═══ EXERCISE MATERIAL ═══

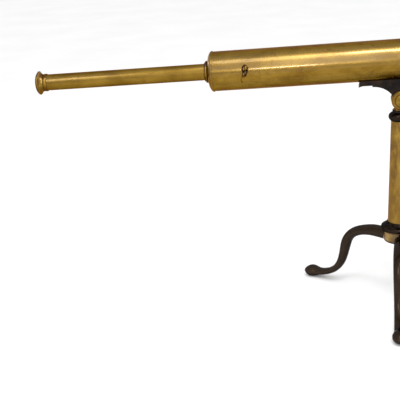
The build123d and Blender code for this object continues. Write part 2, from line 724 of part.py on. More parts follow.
def tooth(tip, root, line):
    """Half widths of a straight-sided tooth at its root and its tip."""
    slope = math.tan(TOOTH_FLANK)
    return TOOTH_THICKNESS / 2 + (line - root) * slope, TOOTH_THICKNESS / 2 - (tip - line) * slope


PINION_HALF = 3.6
SPINDLE_START = 9.0
SPINDLE_END_AT = 44.0
with BuildPart() as pinion:
    root_half, tip_half = tooth(PINION_TIP, PINION_ROOT, PINION_R)
    with BuildSketch(FOCUS):
        with Locations((KEY_X, PINION_Y)):
            Circle(PINION_ROOT + 0.1)
            with PolarLocations(0, PINION_TEETH, start_angle=-90):
                Polygon(
                    (PINION_ROOT, root_half), (PINION_ROOT, -root_half),
                    (PINION_TIP, -tip_half), (PINION_TIP, tip_half), align=None,
                )
    extrude(amount=PINION_HALF, both=True)
    with BuildSketch(FOCUS.offset(-SPINDLE_START)):
        with Locations((KEY_X, PINION_Y)):
            Circle(SPINDLE_R)
    extrude(amount=SPINDLE_START + SPINDLE_END_AT)
save(pinion, "pinion")

HUB_START = BOSS_TOP + 0.4
HUB_R = 5.2
HUB_WAIST = 4.0
HUB_LENGTH = 15.5
WING_ROOT = 1.5
WING_WAIST = 8.5
WING_LOBE = 15.8
WING_SPAN = 20.4
WING_HALF = 2.4
KEY_TURN = math.radians(18)
with BuildPart() as focus_key:
    # turned hub: foot, waist, rounded end
    across_spindle = Plane(SPINDLE_AXIS.position, x_dir=FOCUS.y_dir, z_dir=FOCUS.x_dir)
    with BuildSketch(across_spindle) as outline:
        with BuildLine():
            end = cap_arc_up((0, HUB_START + HUB_LENGTH), 2.2, HUB_WAIST + 0.6)
            Polyline(
                (0, HUB_START + HUB_LENGTH), (0, HUB_START), (HUB_R, HUB_START), (HUB_R, HUB_START + 1.4),
                (HUB_WAIST, HUB_START + 2.8), end @ 1,
            )
        make_face()
    revolve(outline.sketch, axis=SPINDLE_AXIS)
    # two rounded wings, in one plane with the spindle
    wing_way = FOCUS.y_dir * math.cos(KEY_TURN) + FOCUS.x_dir * math.sin(KEY_TURN)
    wing_plane = Plane(SPINDLE_AXIS.position, x_dir=wing_way, z_dir=wing_way.cross(FOCUS.z_dir))
    with BuildSketch(wing_plane) as wings:
        for way in (-1, 1):
            with BuildLine():
                Spline(
                    (way * WING_ROOT, HUB_START + 4.0),
                    (way * WING_WAIST, HUB_START + 5.4),
                    (way * WING_LOBE, HUB_START + 5.8),
                    (way * WING_SPAN, HUB_START + 10.6),
                    (way * WING_LOBE, HUB_START + 15.4),
                    (way * WING_WAIST, HUB_START + 12.8),
                    (way * WING_ROOT, HUB_START + 13.0),
                )
                Line((way * WING_ROOT, HUB_START + 13.0), (way * WING_ROOT, HUB_START + 4.0))
            make_face()
    extrude(wings.sketch, amount=WING_HALF, both=True)
    with BuildSketch(FOCUS.offset(HUB_START - 1)):
        with Locations((KEY_X, PINION_Y)):
            Circle(SPINDLE_R + SEATED)
    extrude(amount=SPINDLE_END_AT + 1 - HUB_START, mode=Mode.SUBTRACT)
save(focus_key, "focus_key")

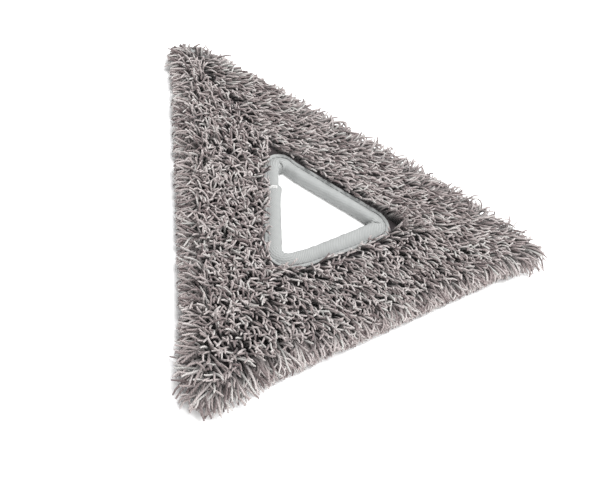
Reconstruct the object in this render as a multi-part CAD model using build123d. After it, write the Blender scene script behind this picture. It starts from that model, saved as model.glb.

═══

▶ YOUR INSTRUCTIONS:
Print again each line of the listing above, exactly as it appears.

▶ RESULT OF THIS TASK:
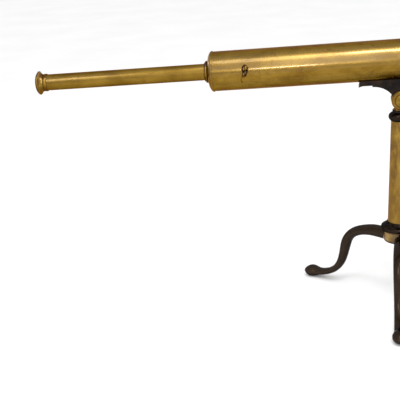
The build123d and Blender code for this object continues. Write part 2, from line 724 of part.py on. More parts follow.
def tooth(tip, root, line):
    """Half widths of a straight-sided tooth at its root and its tip."""
    slope = math.tan(TOOTH_FLANK)
    return TOOTH_THICKNESS / 2 + (line - root) * slope, TOOTH_THICKNESS / 2 - (tip - line) * slope


PINION_HALF = 3.6
SPINDLE_START = 9.0
SPINDLE_END_AT = 44.0
with BuildPart() as pinion:
    root_half, tip_half = tooth(PINION_TIP, PINION_ROOT, PINION_R)
    with BuildSketch(FOCUS):
        with Locations((KEY_X, PINION_Y)):
            Circle(PINION_ROOT + 0.1)
            with PolarLocations(0, PINION_TEETH, start_angle=-90):
                Polygon(
                    (PINION_ROOT, root_half), (PINION_ROOT, -root_half),
                    (PINION_TIP, -tip_half), (PINION_TIP, tip_half), align=None,
                )
    extrude(amount=PINION_HALF, both=True)
    with BuildSketch(FOCUS.offset(-SPINDLE_START)):
        with Locations((KEY_X, PINION_Y)):
            Circle(SPINDLE_R)
    extrude(amount=SPINDLE_START + SPINDLE_END_AT)
save(pinion, "pinion")

HUB_START = BOSS_TOP + 0.4
HUB_R = 5.2
HUB_WAIST = 4.0
HUB_LENGTH = 15.5
WING_ROOT = 1.5
WING_WAIST = 8.5
WING_LOBE = 15.8
WING_SPAN = 20.4
WING_HALF = 2.4
KEY_TURN = math.radians(18)
with BuildPart() as focus_key:
    # turned hub: foot, waist, rounded end
    across_spindle = Plane(SPINDLE_AXIS.position, x_dir=FOCUS.y_dir, z_dir=FOCUS.x_dir)
    with BuildSketch(across_spindle) as outline:
        with BuildLine():
            end = cap_arc_up((0, HUB_START + HUB_LENGTH), 2.2, HUB_WAIST + 0.6)
            Polyline(
                (0, HUB_START + HUB_LENGTH), (0, HUB_START), (HUB_R, HUB_START), (HUB_R, HUB_START + 1.4),
                (HUB_WAIST, HUB_START + 2.8), end @ 1,
            )
        make_face()
    revolve(outline.sketch, axis=SPINDLE_AXIS)
    # two rounded wings, in one plane with the spindle
    wing_way = FOCUS.y_dir * math.cos(KEY_TURN) + FOCUS.x_dir * math.sin(KEY_TURN)
    wing_plane = Plane(SPINDLE_AXIS.position, x_dir=wing_way, z_dir=wing_way.cross(FOCUS.z_dir))
    with BuildSketch(wing_plane) as wings:
        for way in (-1, 1):
            with BuildLine():
                Spline(
                    (way * WING_ROOT, HUB_START + 4.0),
                    (way * WING_WAIST, HUB_START + 5.4),
                    (way * WING_LOBE, HUB_START + 5.8),
                    (way * WING_SPAN, HUB_START + 10.6),
                    (way * WING_LOBE, HUB_START + 15.4),
                    (way * WING_WAIST, HUB_START + 12.8),
                    (way * WING_ROOT, HUB_START + 13.0),
                )
                Line((way * WING_ROOT, HUB_START + 13.0), (way * WING_ROOT, HUB_START + 4.0))
            make_face()
    extrude(wings.sketch, amount=WING_HALF, both=True)
    with BuildSketch(FOCUS.offset(HUB_START - 1)):
        with Locations((KEY_X, PINION_Y)):
            Circle(SPINDLE_R + SEATED)
    extrude(amount=SPINDLE_END_AT + 1 - HUB_START, mode=Mode.SUBTRACT)
save(focus_key, "focus_key")

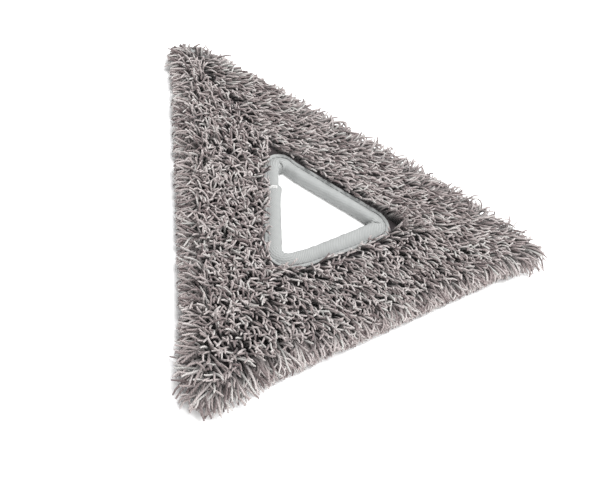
Reconstruct the object in this render as a multi-part CAD model using build123d. After it, write the Blender scene script behind this picture. It starts from that model, saved as model.glb.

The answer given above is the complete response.